→ STATED TASK:
Repeat, without any change, the entries presented below.

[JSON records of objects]
--- begin ---
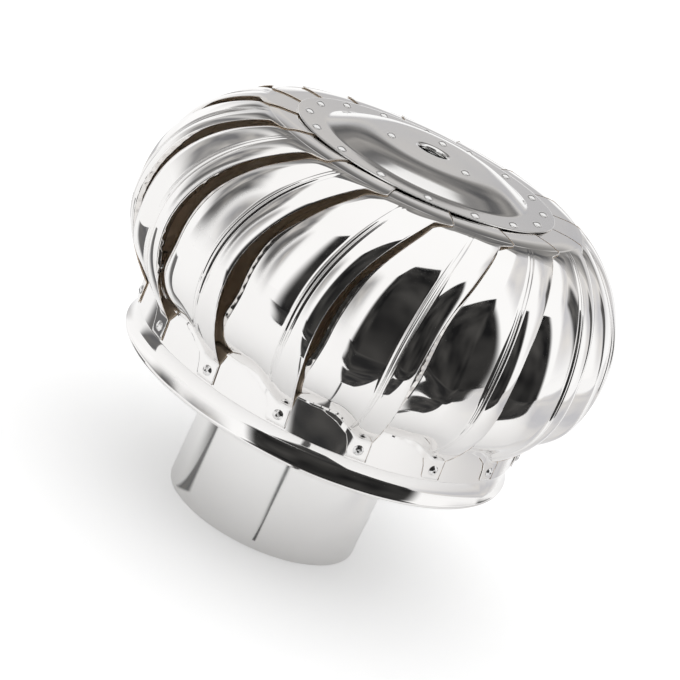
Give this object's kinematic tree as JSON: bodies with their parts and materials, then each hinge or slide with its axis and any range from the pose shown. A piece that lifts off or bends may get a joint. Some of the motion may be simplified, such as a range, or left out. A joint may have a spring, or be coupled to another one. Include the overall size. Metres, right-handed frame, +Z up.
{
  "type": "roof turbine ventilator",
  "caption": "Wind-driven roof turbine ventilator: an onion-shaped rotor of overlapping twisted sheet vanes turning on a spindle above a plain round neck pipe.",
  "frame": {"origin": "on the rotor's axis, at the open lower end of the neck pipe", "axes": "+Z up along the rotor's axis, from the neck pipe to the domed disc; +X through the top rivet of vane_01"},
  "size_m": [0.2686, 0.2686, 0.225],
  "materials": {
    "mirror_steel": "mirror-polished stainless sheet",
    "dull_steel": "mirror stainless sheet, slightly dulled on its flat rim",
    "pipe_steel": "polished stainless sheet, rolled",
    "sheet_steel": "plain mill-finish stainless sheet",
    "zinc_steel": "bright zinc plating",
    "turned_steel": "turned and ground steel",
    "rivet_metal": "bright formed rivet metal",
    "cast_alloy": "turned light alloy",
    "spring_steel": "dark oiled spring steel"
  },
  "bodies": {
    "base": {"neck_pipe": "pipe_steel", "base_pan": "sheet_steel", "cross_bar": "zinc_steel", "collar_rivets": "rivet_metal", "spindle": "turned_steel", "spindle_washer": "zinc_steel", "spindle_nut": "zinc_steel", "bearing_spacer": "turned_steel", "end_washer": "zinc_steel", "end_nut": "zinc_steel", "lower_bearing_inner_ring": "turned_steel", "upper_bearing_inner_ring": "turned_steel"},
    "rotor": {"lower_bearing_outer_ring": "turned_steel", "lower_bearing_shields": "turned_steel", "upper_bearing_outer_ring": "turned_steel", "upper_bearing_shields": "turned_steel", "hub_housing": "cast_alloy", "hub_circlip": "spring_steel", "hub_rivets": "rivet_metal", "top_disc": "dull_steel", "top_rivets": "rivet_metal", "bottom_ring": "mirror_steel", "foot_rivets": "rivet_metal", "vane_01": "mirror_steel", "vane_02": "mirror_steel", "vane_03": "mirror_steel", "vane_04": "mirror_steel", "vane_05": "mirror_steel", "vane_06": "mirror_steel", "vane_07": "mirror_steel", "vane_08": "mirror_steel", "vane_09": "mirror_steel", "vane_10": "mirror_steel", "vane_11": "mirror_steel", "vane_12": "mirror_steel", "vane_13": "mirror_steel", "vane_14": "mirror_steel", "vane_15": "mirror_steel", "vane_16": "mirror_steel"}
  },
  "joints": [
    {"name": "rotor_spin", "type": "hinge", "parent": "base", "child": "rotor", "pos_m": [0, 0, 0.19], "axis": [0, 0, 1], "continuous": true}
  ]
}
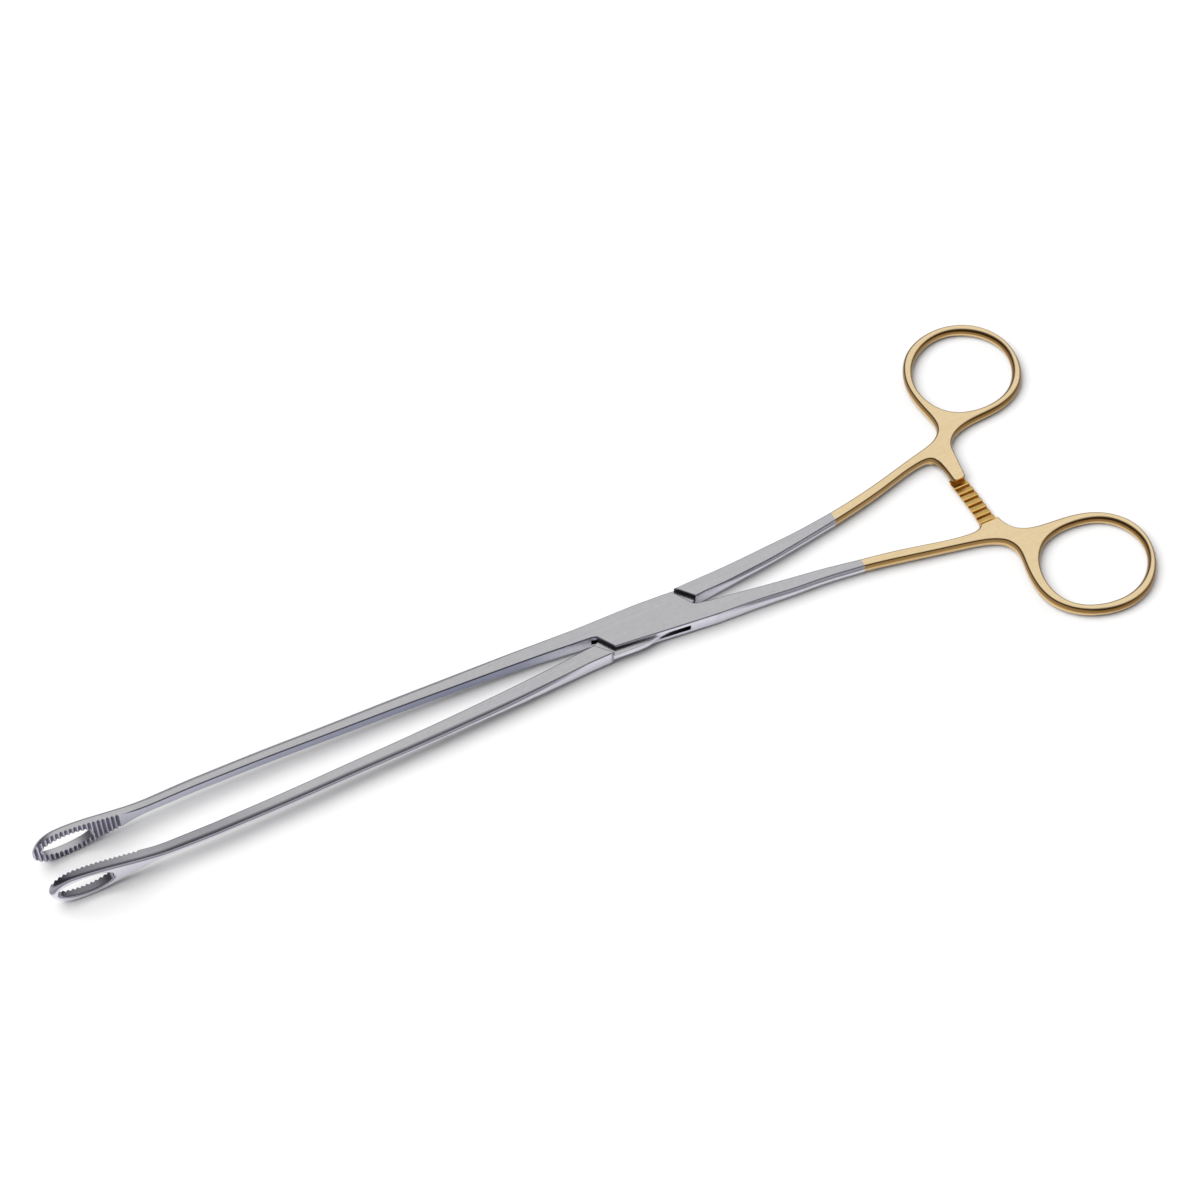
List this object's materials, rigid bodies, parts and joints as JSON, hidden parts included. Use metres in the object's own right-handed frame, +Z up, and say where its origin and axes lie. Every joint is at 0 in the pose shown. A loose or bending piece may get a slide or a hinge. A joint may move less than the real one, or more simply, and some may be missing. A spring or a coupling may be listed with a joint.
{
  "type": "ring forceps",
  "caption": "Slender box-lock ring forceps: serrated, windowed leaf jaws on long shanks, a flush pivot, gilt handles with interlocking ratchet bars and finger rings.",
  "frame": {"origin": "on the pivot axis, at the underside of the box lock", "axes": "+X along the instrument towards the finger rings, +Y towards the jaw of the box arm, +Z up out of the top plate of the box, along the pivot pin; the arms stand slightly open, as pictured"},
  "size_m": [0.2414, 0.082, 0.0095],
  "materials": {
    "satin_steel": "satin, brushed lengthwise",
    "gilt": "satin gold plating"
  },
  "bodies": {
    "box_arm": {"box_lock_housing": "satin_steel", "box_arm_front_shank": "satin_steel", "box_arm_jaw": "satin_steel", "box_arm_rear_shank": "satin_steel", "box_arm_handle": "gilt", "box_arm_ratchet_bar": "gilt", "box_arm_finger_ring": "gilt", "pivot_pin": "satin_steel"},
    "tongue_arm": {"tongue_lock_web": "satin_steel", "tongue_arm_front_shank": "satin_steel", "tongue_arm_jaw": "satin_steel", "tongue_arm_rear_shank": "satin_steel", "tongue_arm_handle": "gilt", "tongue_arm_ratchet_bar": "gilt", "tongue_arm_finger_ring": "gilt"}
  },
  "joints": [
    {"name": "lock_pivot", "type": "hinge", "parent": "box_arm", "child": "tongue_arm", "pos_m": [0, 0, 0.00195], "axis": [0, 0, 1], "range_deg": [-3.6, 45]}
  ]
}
--- end ---
→ SOLUTION:
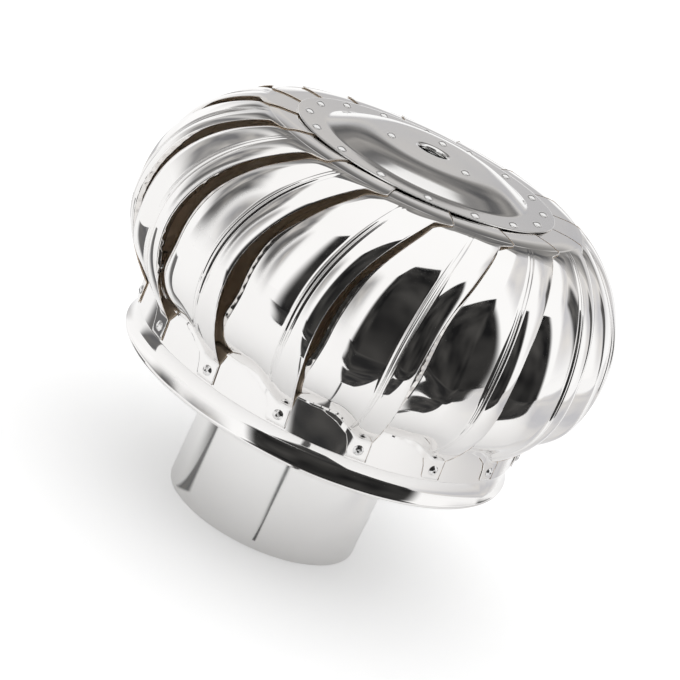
Give this object's kinematic tree as JSON: bodies with their parts and materials, then each hinge or slide with its axis and any range from the pose shown. A piece that lifts off or bends may get a joint. Some of the motion may be simplified, such as a range, or left out. A joint may have a spring, or be coupled to another one. Include the overall size. Metres, right-handed frame, +Z up.
{
  "type": "roof turbine ventilator",
  "caption": "Wind-driven roof turbine ventilator: an onion-shaped rotor of overlapping twisted sheet vanes turning on a spindle above a plain round neck pipe.",
  "frame": {"origin": "on the rotor's axis, at the open lower end of the neck pipe", "axes": "+Z up along the rotor's axis, from the neck pipe to the domed disc; +X through the top rivet of vane_01"},
  "size_m": [0.2686, 0.2686, 0.225],
  "materials": {
    "mirror_steel": "mirror-polished stainless sheet",
    "dull_steel": "mirror stainless sheet, slightly dulled on its flat rim",
    "pipe_steel": "polished stainless sheet, rolled",
    "sheet_steel": "plain mill-finish stainless sheet",
    "zinc_steel": "bright zinc plating",
    "turned_steel": "turned and ground steel",
    "rivet_metal": "bright formed rivet metal",
    "cast_alloy": "turned light alloy",
    "spring_steel": "dark oiled spring steel"
  },
  "bodies": {
    "base": {"neck_pipe": "pipe_steel", "base_pan": "sheet_steel", "cross_bar": "zinc_steel", "collar_rivets": "rivet_metal", "spindle": "turned_steel", "spindle_washer": "zinc_steel", "spindle_nut": "zinc_steel", "bearing_spacer": "turned_steel", "end_washer": "zinc_steel", "end_nut": "zinc_steel", "lower_bearing_inner_ring": "turned_steel", "upper_bearing_inner_ring": "turned_steel"},
    "rotor": {"lower_bearing_outer_ring": "turned_steel", "lower_bearing_shields": "turned_steel", "upper_bearing_outer_ring": "turned_steel", "upper_bearing_shields": "turned_steel", "hub_housing": "cast_alloy", "hub_circlip": "spring_steel", "hub_rivets": "rivet_metal", "top_disc": "dull_steel", "top_rivets": "rivet_metal", "bottom_ring": "mirror_steel", "foot_rivets": "rivet_metal", "vane_01": "mirror_steel", "vane_02": "mirror_steel", "vane_03": "mirror_steel", "vane_04": "mirror_steel", "vane_05": "mirror_steel", "vane_06": "mirror_steel", "vane_07": "mirror_steel", "vane_08": "mirror_steel", "vane_09": "mirror_steel", "vane_10": "mirror_steel", "vane_11": "mirror_steel", "vane_12": "mirror_steel", "vane_13": "mirror_steel", "vane_14": "mirror_steel", "vane_15": "mirror_steel", "vane_16": "mirror_steel"}
  },
  "joints": [
    {"name": "rotor_spin", "type": "hinge", "parent": "base", "child": "rotor", "pos_m": [0, 0, 0.19], "axis": [0, 0, 1], "continuous": true}
  ]
}
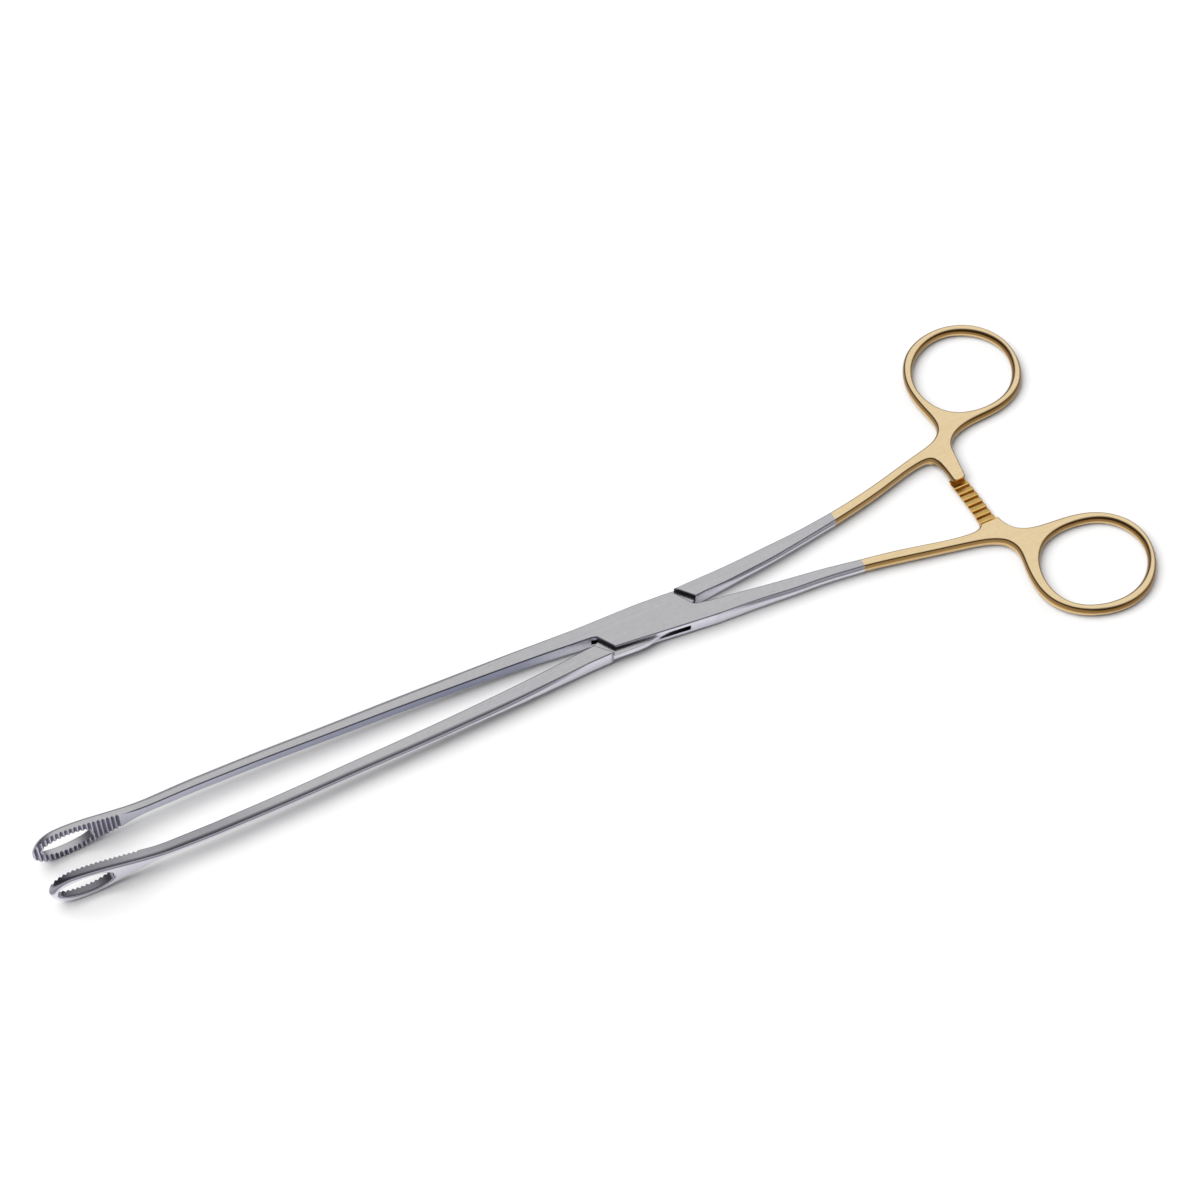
List this object's materials, rigid bodies, parts and joints as JSON, hidden parts included. Use metres in the object's own right-handed frame, +Z up, and say where its origin and axes lie. Every joint is at 0 in the pose shown. A loose or bending piece may get a slide or a hinge. A joint may move less than the real one, or more simply, and some may be missing. A spring or a coupling may be listed with a joint.
{
  "type": "ring forceps",
  "caption": "Slender box-lock ring forceps: serrated, windowed leaf jaws on long shanks, a flush pivot, gilt handles with interlocking ratchet bars and finger rings.",
  "frame": {"origin": "on the pivot axis, at the underside of the box lock", "axes": "+X along the instrument towards the finger rings, +Y towards the jaw of the box arm, +Z up out of the top plate of the box, along the pivot pin; the arms stand slightly open, as pictured"},
  "size_m": [0.2414, 0.082, 0.0095],
  "materials": {
    "satin_steel": "satin, brushed lengthwise",
    "gilt": "satin gold plating"
  },
  "bodies": {
    "box_arm": {"box_lock_housing": "satin_steel", "box_arm_front_shank": "satin_steel", "box_arm_jaw": "satin_steel", "box_arm_rear_shank": "satin_steel", "box_arm_handle": "gilt", "box_arm_ratchet_bar": "gilt", "box_arm_finger_ring": "gilt", "pivot_pin": "satin_steel"},
    "tongue_arm": {"tongue_lock_web": "satin_steel", "tongue_arm_front_shank": "satin_steel", "tongue_arm_jaw": "satin_steel", "tongue_arm_rear_shank": "satin_steel", "tongue_arm_handle": "gilt", "tongue_arm_ratchet_bar": "gilt", "tongue_arm_finger_ring": "gilt"}
  },
  "joints": [
    {"name": "lock_pivot", "type": "hinge", "parent": "box_arm", "child": "tongue_arm", "pos_m": [0, 0, 0.00195], "axis": [0, 0, 1], "range_deg": [-3.6, 45]}
  ]
}